Bishop Richard is keenly aware from churches around the region of the growing crisis with those going hungry. Attendance at Foodbanks across our region has steadily increased and as austerity grips there is an increasing need to highlight the underlying issues.
Bishop Richard said “the scandal of food poverty is something churches across our diocese tackle daily. End Hunger Fast is a wakeup call to society, politicians and leaders that we can no longer get away with tackling the symptoms of food poverty. Now is the time to properly protect the vulnerable from being failed by a society that should have resources to make sure no one goes hungry”
Food banks around the UK are reporting that the number of people needing food aid is still rising, as the poorest miss out on the economic recovery.
Figures published by leading food aid charity Trussell Trust reveal that between April and December last year, 32,000 people in our region were fed by Trussell Trust foodbanks. Nationally, this figure was over 600,000. Adding to this picture is the steep rise in malnutrition admissions to local hospitals. Nationally admissions are up from 3,000 to 5,500 since 2008.
Over half of people using food banks have been put in that situation by cut backs to, and failures in, the benefit system – whether it be payment delays or punitive sanctions.
In response to this, food bank volunteers, church groups and poverty activists around the UK have united to launch End Hunger Fast. The grassroots campaign brings people from across the country together to call on the Government to meet its duty of care to UK citizens and take immediate action on welfare, wages and food markets – three of the biggest contributors to the problem.

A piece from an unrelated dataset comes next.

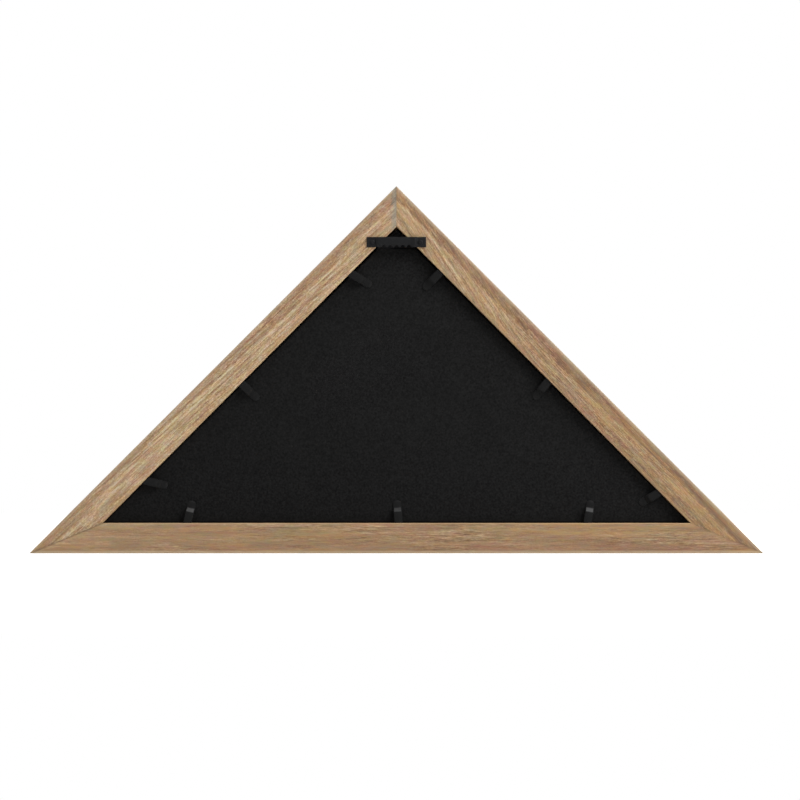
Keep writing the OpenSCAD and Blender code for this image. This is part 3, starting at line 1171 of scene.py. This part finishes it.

Supporting church groups, many of whom are also involved with running food banks, plan to sign up thousands of supporters for a national day of fasting.
Professor Dowler from Warwick University came out this week in favour of the faith leaders’ campaign. This will be considered a major move given her role as author of the Department of Food, Agriculture and Environmental Affairs report into Household Food Security published last week. [Prof Dowler said,
“For many food insecure households, asking for food assistance is a strategy of last resort, and the international evidence suggests many who need help do not ask for it. There is growing urgency to proclaim the realities of many people’s lives, and local churches and other faith groups can work with local government to provide this voice.
We need wider adoption of the Living Wage and proper work contracts, so that people can have sustainable livelihoods, rather than charity. Most of all, we need to lament a wealthy country which has allowed a relatively small, long-standing problem to become an urgent, crying shame.
I commend the End Hunger Fast to you, as a way of lamenting, and standing alongside those who struggle, while speaking truth to those in power.”